[Start of Extracted material]

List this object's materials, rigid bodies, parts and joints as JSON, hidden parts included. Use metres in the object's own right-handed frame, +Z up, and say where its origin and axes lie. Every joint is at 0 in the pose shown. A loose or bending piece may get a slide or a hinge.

[End of Extracted material]
[Start of Extracted material]

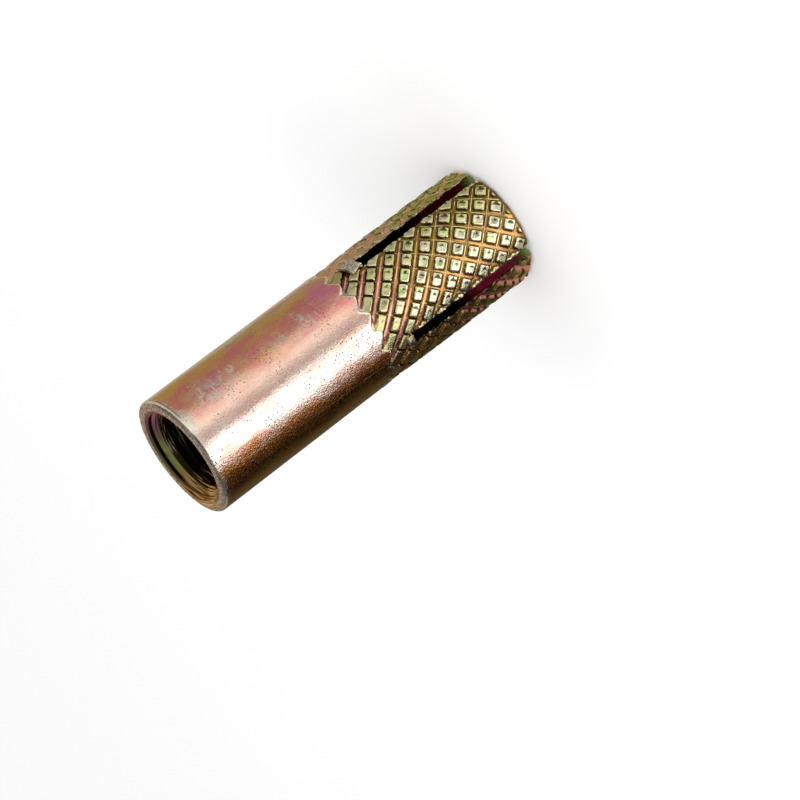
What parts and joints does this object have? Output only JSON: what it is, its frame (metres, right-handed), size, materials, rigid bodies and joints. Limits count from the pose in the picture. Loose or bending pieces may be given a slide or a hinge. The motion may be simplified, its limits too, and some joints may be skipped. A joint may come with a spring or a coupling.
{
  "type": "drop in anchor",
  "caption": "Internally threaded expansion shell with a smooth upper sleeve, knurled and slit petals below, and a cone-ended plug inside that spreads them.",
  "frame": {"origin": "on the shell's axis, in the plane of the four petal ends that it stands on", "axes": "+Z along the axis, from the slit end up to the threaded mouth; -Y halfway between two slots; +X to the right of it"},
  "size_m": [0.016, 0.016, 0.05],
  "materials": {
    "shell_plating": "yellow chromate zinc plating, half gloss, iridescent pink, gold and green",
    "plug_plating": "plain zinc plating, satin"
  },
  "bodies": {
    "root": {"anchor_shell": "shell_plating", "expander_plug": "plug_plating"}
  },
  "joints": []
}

[End of Extracted material]

Identify the lines in the entries that hold "handed" and return each one.

List this object's materials, rigid bodies, parts and joints as JSON, hidden parts included. Use metres in the object's own right-handed frame, +Z up, and say where its origin and axes lie. Every joint is at 0 in the pose shown. A loose or bending piece may get a slide or a hinge.
What parts and joints does this object have? Output only JSON: what it is, its frame (metres, right-handed), size, materials, rigid bodies and joints. Limits count from the pose in the picture. Loose or bending pieces may be given a slide or a hinge. The motion may be simplified, its limits too, and some joints may be skipped. A joint may come with a spring or a coupling.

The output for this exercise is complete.